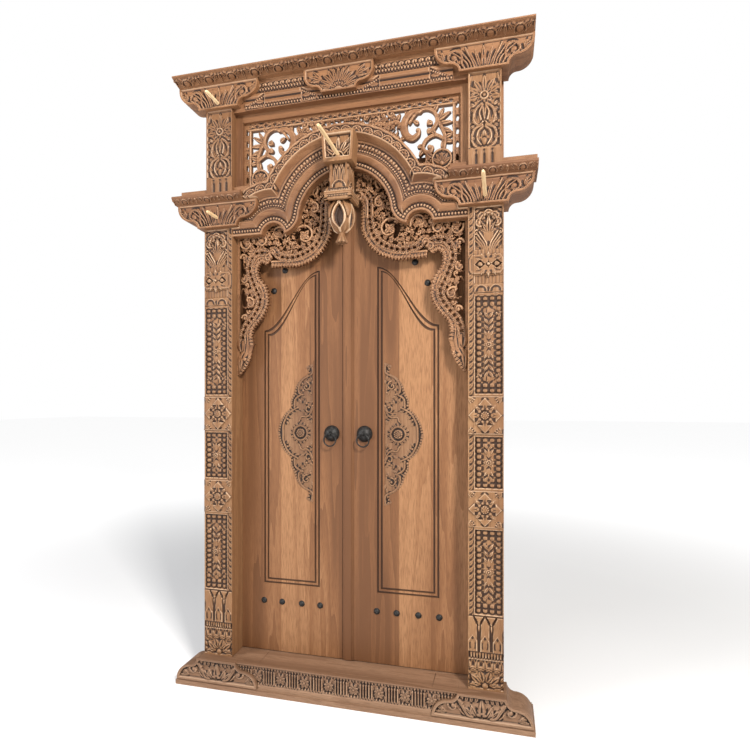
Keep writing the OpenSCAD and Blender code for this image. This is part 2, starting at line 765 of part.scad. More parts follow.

* * *

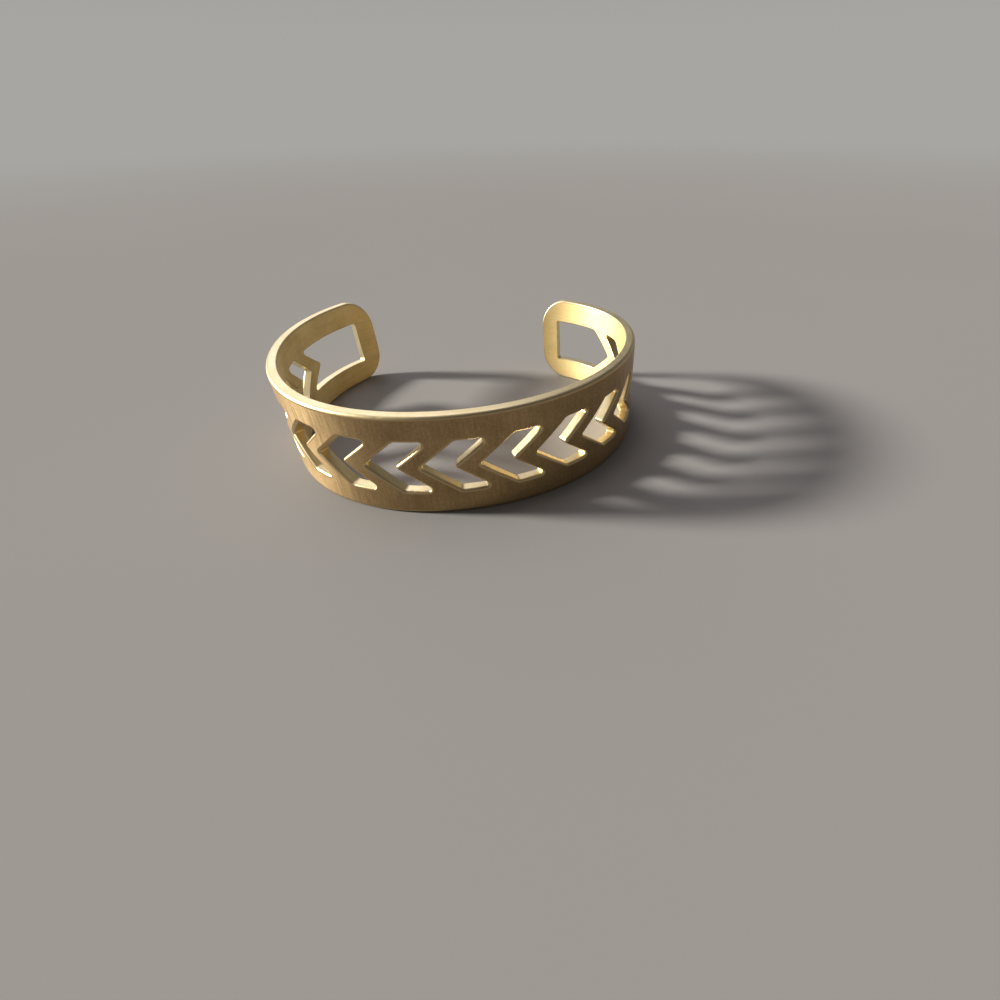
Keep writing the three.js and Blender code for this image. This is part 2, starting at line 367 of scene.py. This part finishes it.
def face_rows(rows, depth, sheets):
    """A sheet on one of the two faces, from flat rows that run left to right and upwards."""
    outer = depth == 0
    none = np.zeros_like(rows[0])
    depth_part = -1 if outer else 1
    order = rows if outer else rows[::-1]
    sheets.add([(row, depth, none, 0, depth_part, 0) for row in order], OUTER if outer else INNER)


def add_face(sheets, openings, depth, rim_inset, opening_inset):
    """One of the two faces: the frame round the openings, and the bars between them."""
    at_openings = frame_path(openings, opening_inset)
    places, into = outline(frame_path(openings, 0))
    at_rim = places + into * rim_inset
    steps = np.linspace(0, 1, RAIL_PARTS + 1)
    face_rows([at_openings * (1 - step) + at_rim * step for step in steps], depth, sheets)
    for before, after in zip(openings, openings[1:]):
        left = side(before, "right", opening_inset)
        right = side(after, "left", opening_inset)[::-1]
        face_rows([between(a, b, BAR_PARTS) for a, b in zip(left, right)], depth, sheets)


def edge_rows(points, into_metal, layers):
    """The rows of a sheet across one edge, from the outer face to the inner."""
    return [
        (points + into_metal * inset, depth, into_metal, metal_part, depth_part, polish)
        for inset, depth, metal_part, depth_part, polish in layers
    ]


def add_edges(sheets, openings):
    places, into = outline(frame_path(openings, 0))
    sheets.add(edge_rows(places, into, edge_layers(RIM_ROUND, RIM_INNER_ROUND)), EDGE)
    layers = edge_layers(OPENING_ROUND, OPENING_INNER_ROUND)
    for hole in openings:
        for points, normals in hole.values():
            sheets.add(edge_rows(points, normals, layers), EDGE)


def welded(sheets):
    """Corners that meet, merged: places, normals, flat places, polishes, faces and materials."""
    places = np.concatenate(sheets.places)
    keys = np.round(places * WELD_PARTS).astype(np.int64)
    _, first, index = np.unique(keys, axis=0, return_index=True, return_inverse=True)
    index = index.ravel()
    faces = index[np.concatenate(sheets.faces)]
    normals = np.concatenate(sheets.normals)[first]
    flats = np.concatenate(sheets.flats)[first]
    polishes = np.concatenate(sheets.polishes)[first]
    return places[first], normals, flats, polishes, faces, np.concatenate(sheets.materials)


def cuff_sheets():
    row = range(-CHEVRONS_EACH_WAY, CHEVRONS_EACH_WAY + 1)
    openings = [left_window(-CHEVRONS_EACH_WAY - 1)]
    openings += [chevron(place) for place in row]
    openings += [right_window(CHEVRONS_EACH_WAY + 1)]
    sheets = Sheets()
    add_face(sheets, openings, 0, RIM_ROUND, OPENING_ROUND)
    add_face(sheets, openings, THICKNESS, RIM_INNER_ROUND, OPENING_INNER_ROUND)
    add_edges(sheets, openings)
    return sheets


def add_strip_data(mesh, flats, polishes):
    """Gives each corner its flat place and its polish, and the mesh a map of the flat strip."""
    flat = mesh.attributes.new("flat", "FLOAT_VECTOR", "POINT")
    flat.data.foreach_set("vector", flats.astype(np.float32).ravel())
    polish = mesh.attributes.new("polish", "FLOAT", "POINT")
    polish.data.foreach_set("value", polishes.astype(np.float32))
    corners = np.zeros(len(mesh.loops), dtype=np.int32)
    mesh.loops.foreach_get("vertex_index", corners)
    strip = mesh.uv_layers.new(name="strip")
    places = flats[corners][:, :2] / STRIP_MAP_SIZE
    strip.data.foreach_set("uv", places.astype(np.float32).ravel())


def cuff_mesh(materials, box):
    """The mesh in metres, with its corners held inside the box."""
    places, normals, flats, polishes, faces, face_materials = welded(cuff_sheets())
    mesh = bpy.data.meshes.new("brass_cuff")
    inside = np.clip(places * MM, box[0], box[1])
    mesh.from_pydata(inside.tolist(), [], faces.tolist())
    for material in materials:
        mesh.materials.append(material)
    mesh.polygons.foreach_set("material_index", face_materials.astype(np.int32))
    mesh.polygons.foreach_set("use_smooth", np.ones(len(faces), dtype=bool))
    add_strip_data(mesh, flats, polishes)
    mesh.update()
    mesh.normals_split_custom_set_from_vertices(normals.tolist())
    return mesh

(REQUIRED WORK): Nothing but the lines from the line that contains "Keep writing the three.js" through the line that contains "face_rows([between(a, b, BAR_PARTS)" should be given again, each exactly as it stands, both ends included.

(COMPLETE RESPONSE):
Keep writing the three.js and Blender code for this image. This is part 2, starting at line 367 of scene.py. This part finishes it.
def face_rows(rows, depth, sheets):
    """A sheet on one of the two faces, from flat rows that run left to right and upwards."""
    outer = depth == 0
    none = np.zeros_like(rows[0])
    depth_part = -1 if outer else 1
    order = rows if outer else rows[::-1]
    sheets.add([(row, depth, none, 0, depth_part, 0) for row in order], OUTER if outer else INNER)


def add_face(sheets, openings, depth, rim_inset, opening_inset):
    """One of the two faces: the frame round the openings, and the bars between them."""
    at_openings = frame_path(openings, opening_inset)
    places, into = outline(frame_path(openings, 0))
    at_rim = places + into * rim_inset
    steps = np.linspace(0, 1, RAIL_PARTS + 1)
    face_rows([at_openings * (1 - step) + at_rim * step for step in steps], depth, sheets)
    for before, after in zip(openings, openings[1:]):
        left = side(before, "right", opening_inset)
        right = side(after, "left", opening_inset)[::-1]
        face_rows([between(a, b, BAR_PARTS) for a, b in zip(left, right)], depth, sheets)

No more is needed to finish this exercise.